In the June Draft of 2000, Adrian was the first overall pick, chosen by the Marlins. His brother Edgar Gonzalez went in the 30th round to the Tampa Bay Devil Rays. Adrian was the first high school infielder taken #1 since Alex Rodriguez in 1993 and just the first baseman following Ron Blomberg in 1967. Adrian and Edgar both homered for the Pads on September 11, 2008. In July 2003 he was traded by the Florida Marlins with Will Smith (minors) and Ryan Snare to the Texas Rangers for Ugueth Urbina (who also pitched for the Red Sox). In January 2006 he was traded by the Texas Rangers with Terrmel Sledge and Chris Young to the San Diego Padres for Billy Killian (minors), Adam Eaton and Akinori Otsuka.

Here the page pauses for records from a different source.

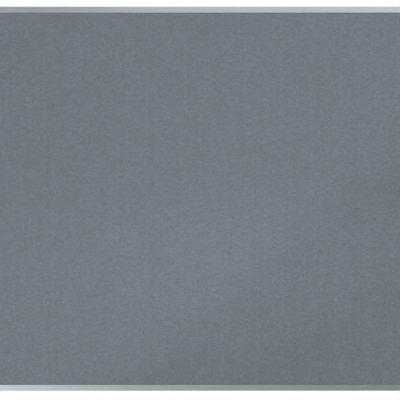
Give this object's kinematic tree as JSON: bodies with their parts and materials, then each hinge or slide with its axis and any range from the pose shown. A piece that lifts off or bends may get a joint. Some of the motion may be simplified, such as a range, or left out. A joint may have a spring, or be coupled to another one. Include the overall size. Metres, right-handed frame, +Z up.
{
  "type": "felt notice board",
  "caption": "Landscape wall notice board: grey felt on a softboard panel, held in a slim aluminium frame with moulded corners whose push-in covers hide the wall screws.",
  "frame": {"origin": "middle of the board, on the wall plane that the backs of the four corners touch", "axes": "+X to the right along the long side as seen from the front, +Y into the wall, so the felt faces -Y, and +Z up"},
  "size_m": [1.2, 0.0185, 0.9],
  "materials": {
    "grey_felt": "matte",
    "softboard": "matte",
    "hardboard": "satin",
    "anodised_aluminium": "satin",
    "grey_abs": "satin",
    "zinc_plated_steel": "satin"
  },
  "bodies": {
    "board": {"felt_facing": "grey_felt", "softboard_core": "softboard", "hardboard_back": "hardboard", "rail_bottom": "anodised_aluminium", "rail_right": "anodised_aluminium", "rail_top": "anodised_aluminium", "rail_left": "anodised_aluminium", "corner_bottom_left": "grey_abs", "corner_bottom_right": "grey_abs", "corner_top_right": "grey_abs", "corner_top_left": "grey_abs", "screw_bottom_rail_left_end": "zinc_plated_steel", "screw_bottom_rail_right_end": "zinc_plated_steel", "screw_right_rail_bottom_end": "zinc_plated_steel", "screw_right_rail_top_end": "zinc_plated_steel", "screw_top_rail_right_end": "zinc_plated_steel", "screw_top_rail_left_end": "zinc_plated_steel", "screw_left_rail_top_end": "zinc_plated_steel", "screw_left_rail_bottom_end": "zinc_plated_steel"},
    "bottom_left_cover": {"cover_bottom_left": "grey_abs"},
    "bottom_right_cover": {"cover_bottom_right": "grey_abs"},
    "top_right_cover": {"cover_top_right": "grey_abs"},
    "top_left_cover": {"cover_top_left": "grey_abs"}
  },
  "joints": [
    {"name": "bottom_left_cover_slide", "type": "slide", "parent": "board", "child": "bottom_left_cover", "axis": [0, -1, 0], "range_m": [0, 0.015]},
    {"name": "bottom_right_cover_slide", "type": "slide", "parent": "board", "child": "bottom_right_cover", "axis": [0, -1, 0], "range_m": [0, 0.015]},
    {"name": "top_right_cover_slide", "type": "slide", "parent": "board", "child": "top_right_cover", "axis": [0, -1, 0], "range_m": [0, 0.015]},
    {"name": "top_left_cover_slide", "type": "slide", "parent": "board", "child": "top_left_cover", "axis": [0, -1, 0], "range_m": [0, 0.015]}
  ]
}
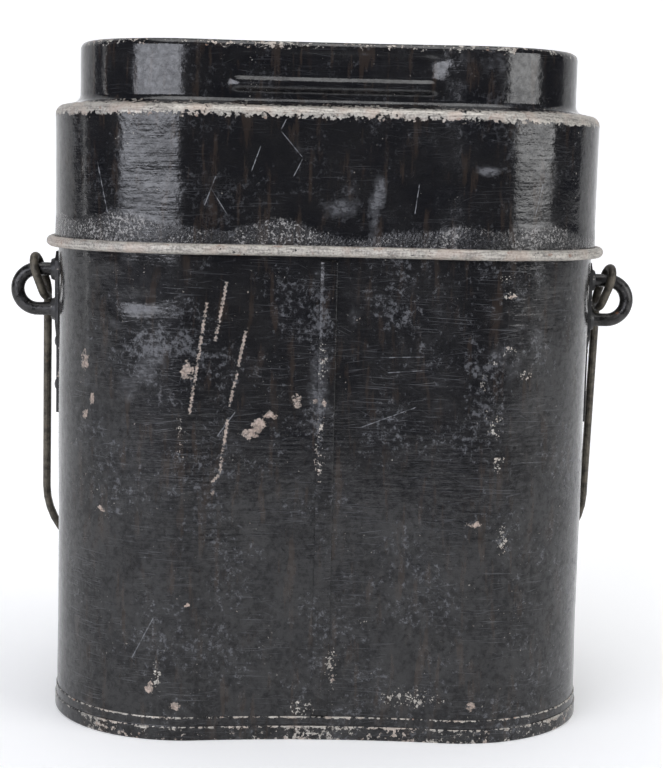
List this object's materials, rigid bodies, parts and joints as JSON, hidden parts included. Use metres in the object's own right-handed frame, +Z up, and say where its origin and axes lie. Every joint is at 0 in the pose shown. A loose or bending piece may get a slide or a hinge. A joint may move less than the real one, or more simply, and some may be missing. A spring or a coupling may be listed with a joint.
{
  "type": "mess tin",
  "caption": "Kidney-shaped painted sheet-metal cooking pot with a deep press-on lid, wire ear loops and a swinging wire bail.",
  "frame": {"origin": "middle of the pot's plan, on the ground plane under its base", "axes": "+Z up through the lid, +X to the tin's right seen from its hollow front wall, which faces -Y"},
  "size_m": [0.1792, 0.0946, 0.1874],
  "materials": {
    "black_paint": "worn black gloss paint over tinned steel",
    "lid_paint": "worn black gloss paint over tinned steel, rubbed bare on the bead and edges",
    "bare_wire": "dull bare steel with light rust",
    "bail_steel": "dull brownish steel"
  },
  "bodies": {
    "pot": {"pot_wall": "black_paint", "pot_bottom": "black_paint", "pot_seam_strip": "black_paint", "pot_rim_wire": "bare_wire", "left_ear_plate": "black_paint", "right_ear_plate": "black_paint", "left_ear_loop": "bare_wire", "right_ear_loop": "bare_wire", "left_ear_upper_rivet": "black_paint", "left_ear_lower_rivet": "black_paint", "right_ear_upper_rivet": "black_paint", "right_ear_lower_rivet": "black_paint"},
    "lid": {"lid_shell": "lid_paint", "lid_rim_wire": "bare_wire"},
    "bail": {"bail_wire": "bail_steel"}
  },
  "joints": [
    {"name": "lid_lift", "type": "slide", "parent": "pot", "child": "lid", "axis": [0, 0, 1], "range_m": [0, 0.1]},
    {"name": "bail_swing", "type": "hinge", "parent": "pot", "child": "bail", "pos_m": [0, 0, 0.1241], "axis": [1, 0, 0], "range_deg": [0, 310]}
  ]
}
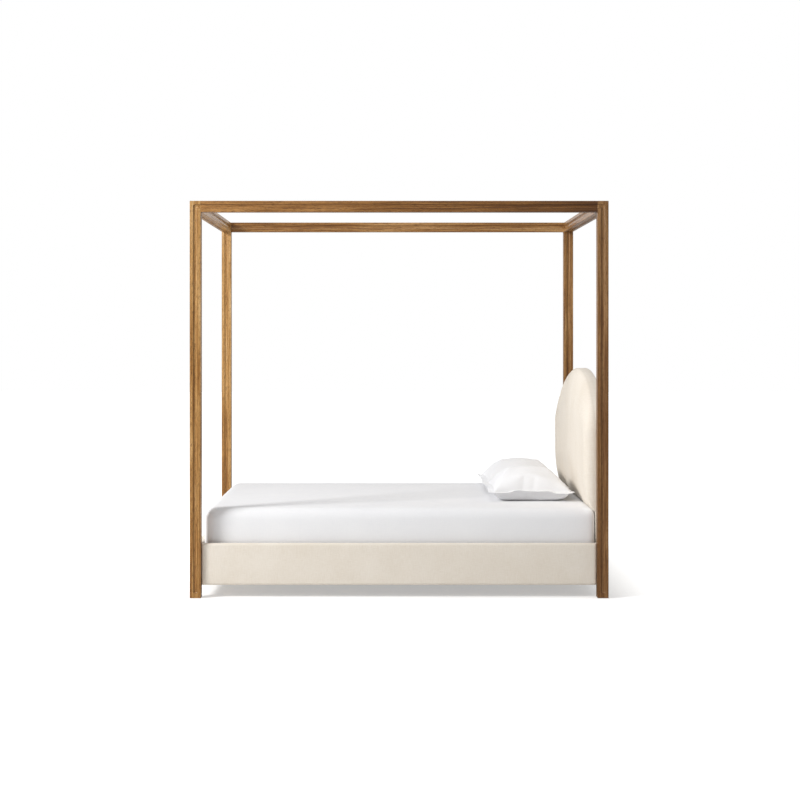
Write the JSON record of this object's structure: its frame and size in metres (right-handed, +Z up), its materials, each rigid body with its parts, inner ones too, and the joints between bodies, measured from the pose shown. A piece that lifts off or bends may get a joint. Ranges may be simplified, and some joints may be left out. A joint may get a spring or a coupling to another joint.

Gonzalez has a personal website found at

Here’s Nine to Know:

  1. Gonzalez hit his first home run on April 25, 2004 against Kevin Jarvis (had initially been written as Pat Jarvis) of the Mariners while a member of the Texas Rangers. He’s hit two walkoff homers in his career (both with the Padres): the first against Edinson Volquez of the Reds on 5/25/2008 and the second, last season against the Mets’ Raul Valdes on June 2.Of his 168 homers, 101 have been away from San Diego’s spacious Petco Park. He’s hit to homers in a game 10 times in his career. He’s hit four grand slams, three of them last season. He’s had one five RBI game and one six RBI game, both last season. Gonzalez ends his Padres career with 161 homers just two shy of Nate Colbert‘s all-time team record. The current second place homer hitter who is on the active Padres roster is Chase Headley who has 32 homers.
  2. Red Sox Nation must be patient; Gonzalez is a better second-half hitter hitting .299 after the All-Star Game as opposed to .272 before.
  3. He is a lifetime .312 hitter with runners in scoring position and a .272 hitter with RISP and two outs.
  4. He has hit 46 of his homers to the opposite field, which should create an intimate relationship between the Green Monster and Gonzalez.
  5. Look for Gonzalez to be a doubles machine at Fenway. The Olde Ballpark led the majors in surrendering doubles last season and Gonzalez has hit more doubles (55) to left in his career than pulled them (48).
  6. Gonzalez is brutal when he gets ahead on the count, hitting. .343, as opposed to .213 when the pitcher is ahead. He hits righties at a .295 pace and lefties, .262. He is an even .300 with a full-count on him. His favorite innings to hit are the 5th (.319) and 6th (.310).
  7. His lifetime numbers are similar to Larry Doby: Gonzales has an .875 lifetime OPS, Doby’s was .876. Doby was a lifetime .283 hitter, Gonzalez is a lifetime .284.
  8. Looking for Mark Teixeira comparisons? Over the last four seasons, Teixeira has hit .290 with 135 homers, 456 RBI, and an .928 OPS while in the last four seasons, Gonzalez has hit .284 with 137 homers, 419 RBI, and an .894 OPS. Gonzalez played his first game in the the majors for the Texas Rangers on April 18, 2004 when Teixeira went on the DL. A-Gone picked up his first hit on April 20 when he singled to center off of Ramon Ortiz of the Seattle Mariners. When Teixeira came back from the DL, Adrian went back to the Class-AAA Oklahoma Red Hawks. He rejoined the big club in September and played in some games with Teixeira.
  9. Don’t expect speed from Gonzalez, no active player has as many plate appearances (3630) with fewer than Adrian’s one career stolen base. All-time, only catcher Gus Triandos, who played from 1953-65 has more plate appearances (4426) with just one stolen base. His only steal came on 4/28/09 at Coors Field off of Jorge de la Rosa and Yorvit Torrealba of the Rockies. It was a straight steal and it came with two out in the 6th after Gonzalez had singled. He has catcher’s speed; since 2006, he has hit into 92 double plays, the same amount as Jose Lopez, Victor Martinez and Ivan Rodriguez. He has eight career triples, the last in 2009.